In Act 2 the women decide to move towards a monarchical government but none of them is agreed by a majority because "no lady will consent to be subject to another" and each protagonist ponders how to grasp the reins of power to herself. While each lady plots, some willing men arrive by boat albeit that one, Ferromonte (ten) is not as willing as the rest and believes that the ‘chains of love’ should be avoided. In the final and shortest Act, Rinaldino, convinced by Ferromonte of the necessity to overthrow female rule, saves the life of Tulia. Cintia, whose thirst for power has driven her to propose the murder of her rivals, has to humble herself before her lover, Giacinto. To Ferromonte’s great satisfaction all now accept the inevitable conclusion that ‘women in command make for a topsy-turvy world’ that can never last.

In the Chandos issue, Act 1 fits neatly on to one disc; Acts 2 & 3 on to the second. The recording, made in the auditorium of the Stelio Mulo in Lugano, features the choir of Swiss Radio with the ensemble of I Barocchisti. The foregoing will reassure Baroque specialists as to the approach, as will the fact that all the soloists are experienced in this specialist field. That means flexible, lightish voices using little vibrato allied to an ability to hold an even line in the recitatives and not let dramatic impact sag in the arias and duets. The challenge in casting the singers is to enable the listener to recognise which character is singing by the timbre of voice. Both baritones have wide ranges of tone and colour but there are times when the ear is confused as to which character is singing. At first I wondered if Fulvio Bettini as Giacinto was more suitable for Mozart’s Figaro. But no, as a Bach cantata specialist he can handle the demands of the music and brings lively runs and characterisation to his role as does the lighter voiced Furio Zanasi as Graziosini. The tenor, Davide Livermore as Ferromonte, has an edge to his voice, not inappropriate here, that indicates his Mozartain operatic work.

Of the women singers, the two mezzos are easily differentiated; the Cintia of Mya Fracassini being more towards the contralto end of that vocal register, whilst Rosa Dominguez has a distinctly lighter voice. Both sing well and with appropriate vocal and dramatic intensity in arias and duets, and with good line in the recitatives. Of the sopranos, Marinella Pennicchi as Tulia, has a pure toned light voice with a secure top and trill, and is a delight to listen to. I couldn’t say that of Lia Serafini as Rinaldino. I found raw patches in the middle of her voice that didn’t lie easily on my ear; others may react otherwise. Try CD1 tk19-20.

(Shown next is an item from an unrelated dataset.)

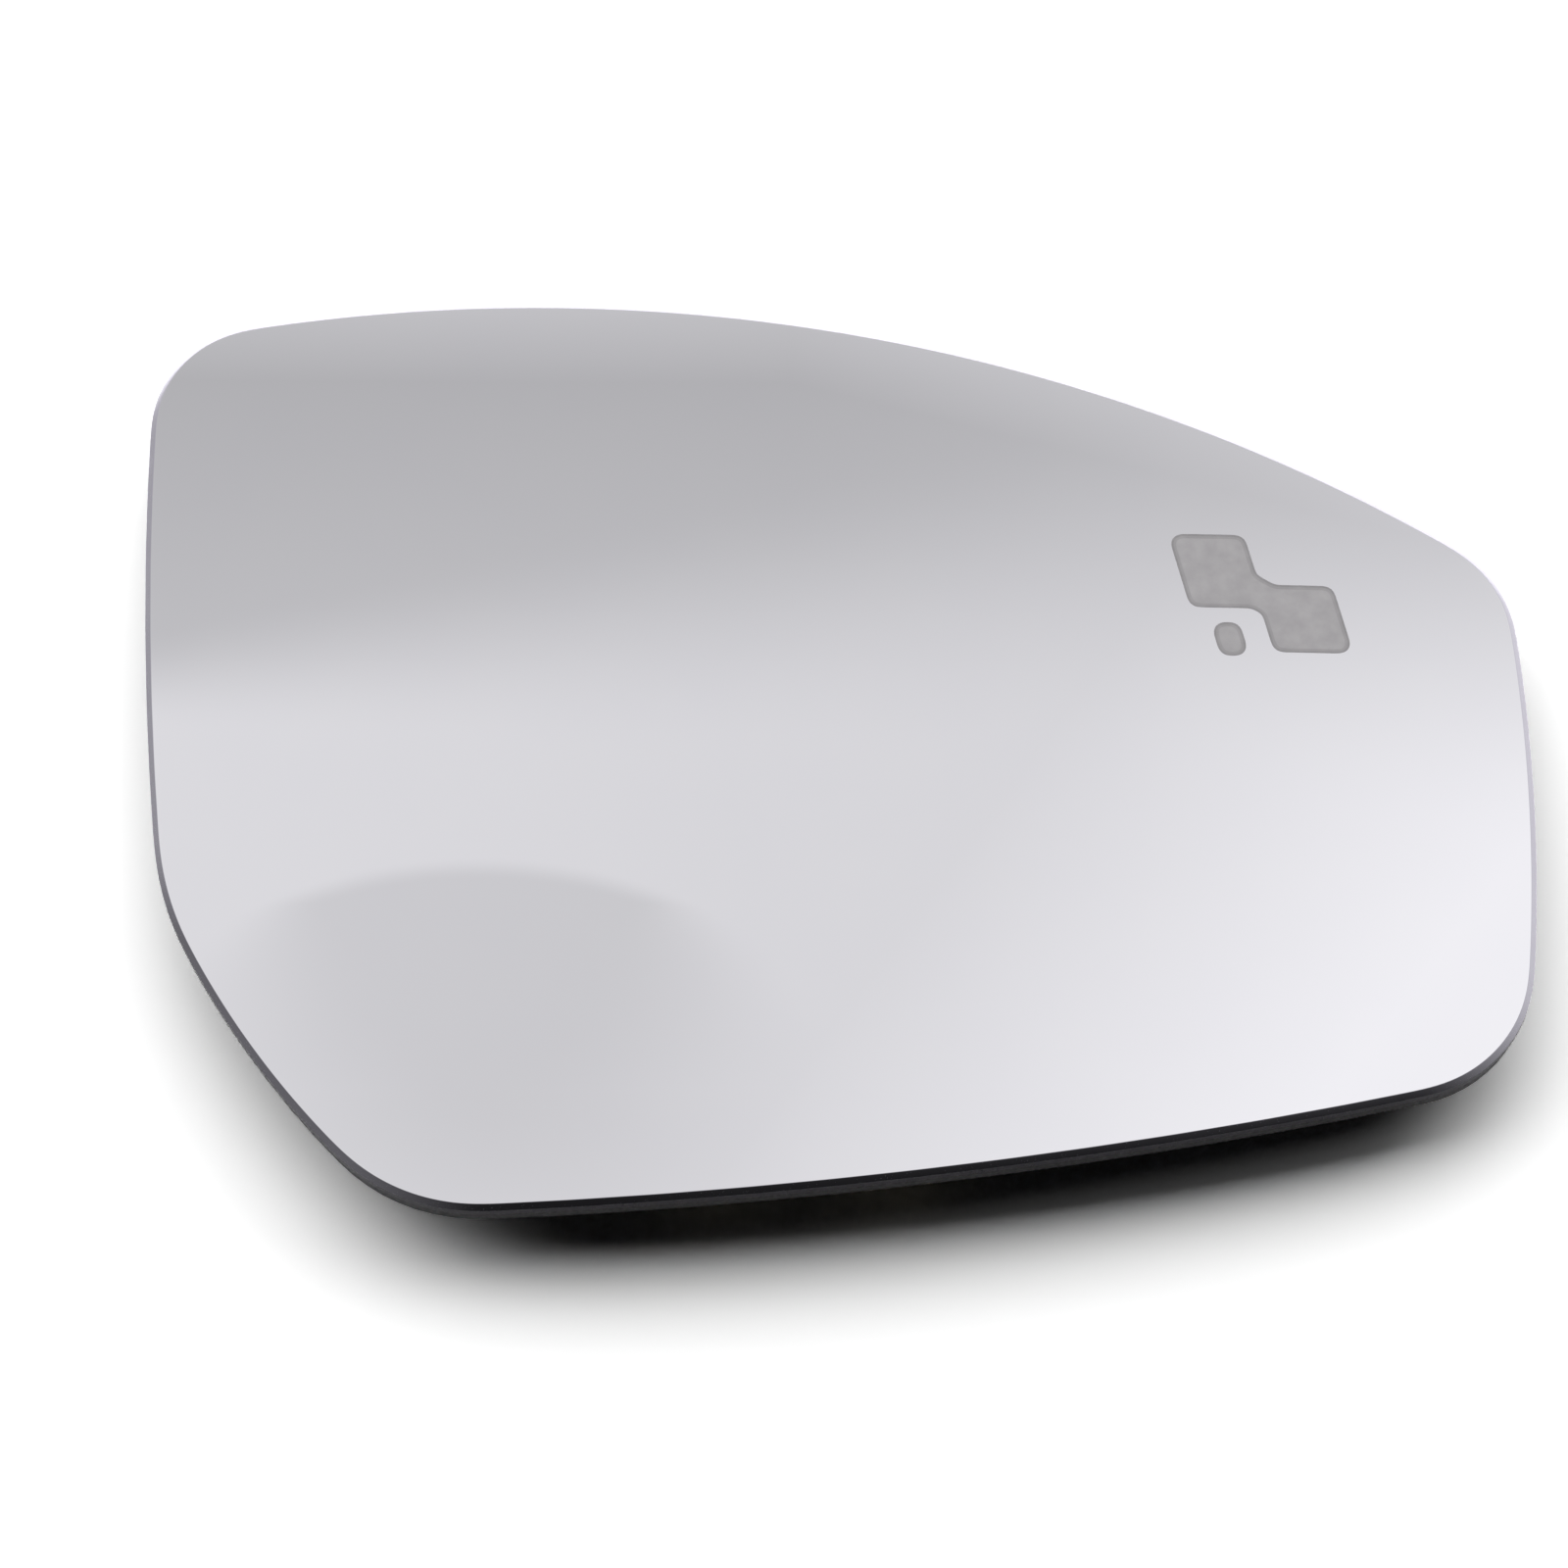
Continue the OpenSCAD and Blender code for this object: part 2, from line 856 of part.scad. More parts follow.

It is a pleasure to report that the orchestra and chorus play a full and vital part under the direction of Diego Fasolis. The recording is up to Chandos’s renowned high standards with a well-balanced sound in an airy natural acoustic. When so many issues of operatic music from this period involve recording of live performances, complete with coughs, stage movements, inappropriate applause, etc. disturbing the enjoyment. It is therefore particularly pleasing to welcome this fine recording of a rare work by a composer who made a distinct contribution to the evolution of opera.

The accompanying booklet contains brief historical notes, a synopsis, biographies of participants and a libretto with English translation.